Below are step-by-step videos for the lip-sync animation:

1. Animate the jaw opening and closing by rotating its controller

Jaw motions without lip shape

2. Animate the lip shape on top of the jaw motion

Jaw with lip shape motions

3. Adding tongue bending and teeth up-and-down (close and open) motion

Jaw, lip, tongue and teeth motions

Polishing Small Details

In this stage, I mostly made additional adjustment to the follow-through motions especially for the spine and arms. The tip of each body part (child) should move slower than its previous body part (parent). I also polished every small detail especially to exaggerate the pose and timing of fingers motion a little bit more and adding small squash and stretch to the eyes shape.
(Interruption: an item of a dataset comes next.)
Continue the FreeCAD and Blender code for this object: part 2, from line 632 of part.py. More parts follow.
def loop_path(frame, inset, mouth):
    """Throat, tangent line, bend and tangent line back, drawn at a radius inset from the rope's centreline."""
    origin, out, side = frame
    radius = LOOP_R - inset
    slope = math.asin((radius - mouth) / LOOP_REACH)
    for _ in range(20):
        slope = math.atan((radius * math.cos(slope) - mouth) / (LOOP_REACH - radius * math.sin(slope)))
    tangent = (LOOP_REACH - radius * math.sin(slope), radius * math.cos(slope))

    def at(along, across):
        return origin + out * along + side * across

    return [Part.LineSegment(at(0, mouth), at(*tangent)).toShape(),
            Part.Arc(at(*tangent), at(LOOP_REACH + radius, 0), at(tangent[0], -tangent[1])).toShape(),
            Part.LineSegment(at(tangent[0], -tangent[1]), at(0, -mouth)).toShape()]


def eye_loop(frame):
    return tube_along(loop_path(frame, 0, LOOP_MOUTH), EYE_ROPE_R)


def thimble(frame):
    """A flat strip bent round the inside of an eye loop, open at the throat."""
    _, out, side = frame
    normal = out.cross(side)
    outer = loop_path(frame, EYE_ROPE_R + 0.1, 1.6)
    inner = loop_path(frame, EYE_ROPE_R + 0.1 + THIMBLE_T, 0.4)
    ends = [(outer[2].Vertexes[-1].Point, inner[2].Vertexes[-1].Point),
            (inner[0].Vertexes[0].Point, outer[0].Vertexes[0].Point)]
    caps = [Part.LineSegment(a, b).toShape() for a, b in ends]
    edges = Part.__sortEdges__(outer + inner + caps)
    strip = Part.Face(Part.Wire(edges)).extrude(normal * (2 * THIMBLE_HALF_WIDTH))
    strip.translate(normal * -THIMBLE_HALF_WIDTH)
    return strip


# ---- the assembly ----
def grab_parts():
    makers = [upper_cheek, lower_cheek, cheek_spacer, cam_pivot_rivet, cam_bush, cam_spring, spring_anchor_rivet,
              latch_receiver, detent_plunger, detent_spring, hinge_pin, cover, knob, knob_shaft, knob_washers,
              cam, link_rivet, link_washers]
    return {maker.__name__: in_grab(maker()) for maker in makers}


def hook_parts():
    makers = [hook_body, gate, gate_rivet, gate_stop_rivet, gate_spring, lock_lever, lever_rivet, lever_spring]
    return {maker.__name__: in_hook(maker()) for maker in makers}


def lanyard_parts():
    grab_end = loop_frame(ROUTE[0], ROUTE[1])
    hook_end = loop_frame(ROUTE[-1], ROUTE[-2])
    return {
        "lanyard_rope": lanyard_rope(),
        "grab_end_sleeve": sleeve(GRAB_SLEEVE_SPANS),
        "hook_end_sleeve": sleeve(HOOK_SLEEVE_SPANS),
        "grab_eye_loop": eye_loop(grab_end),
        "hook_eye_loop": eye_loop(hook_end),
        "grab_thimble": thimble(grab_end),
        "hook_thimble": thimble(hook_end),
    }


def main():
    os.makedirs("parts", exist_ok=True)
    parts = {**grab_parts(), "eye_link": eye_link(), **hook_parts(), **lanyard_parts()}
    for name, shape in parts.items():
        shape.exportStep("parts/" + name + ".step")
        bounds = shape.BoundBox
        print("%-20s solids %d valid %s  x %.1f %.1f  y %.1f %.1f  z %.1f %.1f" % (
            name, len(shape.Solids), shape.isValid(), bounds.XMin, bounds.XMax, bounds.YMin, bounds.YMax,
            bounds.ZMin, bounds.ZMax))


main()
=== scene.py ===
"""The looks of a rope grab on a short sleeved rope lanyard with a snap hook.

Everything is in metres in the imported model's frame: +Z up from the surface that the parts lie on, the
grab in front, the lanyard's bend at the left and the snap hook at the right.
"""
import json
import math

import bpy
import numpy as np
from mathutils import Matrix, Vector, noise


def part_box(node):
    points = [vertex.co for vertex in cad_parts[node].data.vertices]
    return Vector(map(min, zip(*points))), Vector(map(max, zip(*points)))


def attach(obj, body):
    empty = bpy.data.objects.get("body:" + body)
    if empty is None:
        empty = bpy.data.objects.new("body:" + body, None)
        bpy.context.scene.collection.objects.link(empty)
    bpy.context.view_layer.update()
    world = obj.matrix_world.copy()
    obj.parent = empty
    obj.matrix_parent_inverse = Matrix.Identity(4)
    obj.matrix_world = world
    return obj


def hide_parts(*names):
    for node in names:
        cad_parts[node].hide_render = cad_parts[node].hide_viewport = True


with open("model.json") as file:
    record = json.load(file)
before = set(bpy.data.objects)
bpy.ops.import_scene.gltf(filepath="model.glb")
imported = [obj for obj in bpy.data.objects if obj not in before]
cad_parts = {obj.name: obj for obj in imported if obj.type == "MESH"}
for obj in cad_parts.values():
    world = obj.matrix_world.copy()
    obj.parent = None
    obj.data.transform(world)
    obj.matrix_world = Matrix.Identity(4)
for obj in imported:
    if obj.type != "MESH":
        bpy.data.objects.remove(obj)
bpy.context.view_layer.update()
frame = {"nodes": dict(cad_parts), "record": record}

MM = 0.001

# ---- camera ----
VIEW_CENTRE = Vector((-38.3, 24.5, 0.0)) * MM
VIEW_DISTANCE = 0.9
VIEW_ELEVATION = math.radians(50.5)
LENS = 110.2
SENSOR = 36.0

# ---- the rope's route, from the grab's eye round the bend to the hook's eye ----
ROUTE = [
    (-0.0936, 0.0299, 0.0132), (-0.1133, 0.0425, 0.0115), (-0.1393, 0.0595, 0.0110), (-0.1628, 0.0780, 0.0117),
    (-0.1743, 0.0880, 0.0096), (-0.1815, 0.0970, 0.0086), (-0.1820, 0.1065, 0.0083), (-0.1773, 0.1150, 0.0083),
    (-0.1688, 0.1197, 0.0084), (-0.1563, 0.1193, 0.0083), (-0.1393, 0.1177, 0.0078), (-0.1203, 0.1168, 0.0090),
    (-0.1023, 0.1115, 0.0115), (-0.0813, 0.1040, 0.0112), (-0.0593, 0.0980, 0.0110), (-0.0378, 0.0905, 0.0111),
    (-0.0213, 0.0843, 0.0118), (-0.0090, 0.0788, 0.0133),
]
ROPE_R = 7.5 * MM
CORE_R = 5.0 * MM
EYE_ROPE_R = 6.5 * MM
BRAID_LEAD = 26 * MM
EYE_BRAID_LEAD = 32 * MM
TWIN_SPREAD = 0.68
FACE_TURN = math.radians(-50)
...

I also made some more adjustment to the falling down animation in terms of poses and timing, and extended the follow-through motion for the hand and foot a bit to make it appear until the last frame before the character disappear behind the floor. I think the overall motions were a bit better now.

Lighting and Rendering

Since I’m very new to Maya, I have to admitted that I’m pretty weak to its lighting and rendering engine. I have made a render in the previous animation task by some quick tutorials. I discovered that the Maya Hardware and Software rendering engines are not reliable and many suggested to use Arnold Render instead. But I think what I did before was not proper since I just put a very basic lighting and the scene did not have any textures which could affect the lighting and rendering look.

I watched several more tutorial videos on YouTube and read some forums to further my knowledge regarding this area. This time I made the backdrop to have proper shader and texture that suitable for Arnold Renderer. The Arnold shaders did have proper effects to the scene look like texture bump and color reflection on the surface of the objects. I used the Physical Sky as the main light for the hard shadow and low intensity SkyDome light as ambient to soften the shadow a bit.

What I managed to render is not that great, but the final look was sufficed and suitable for the animation.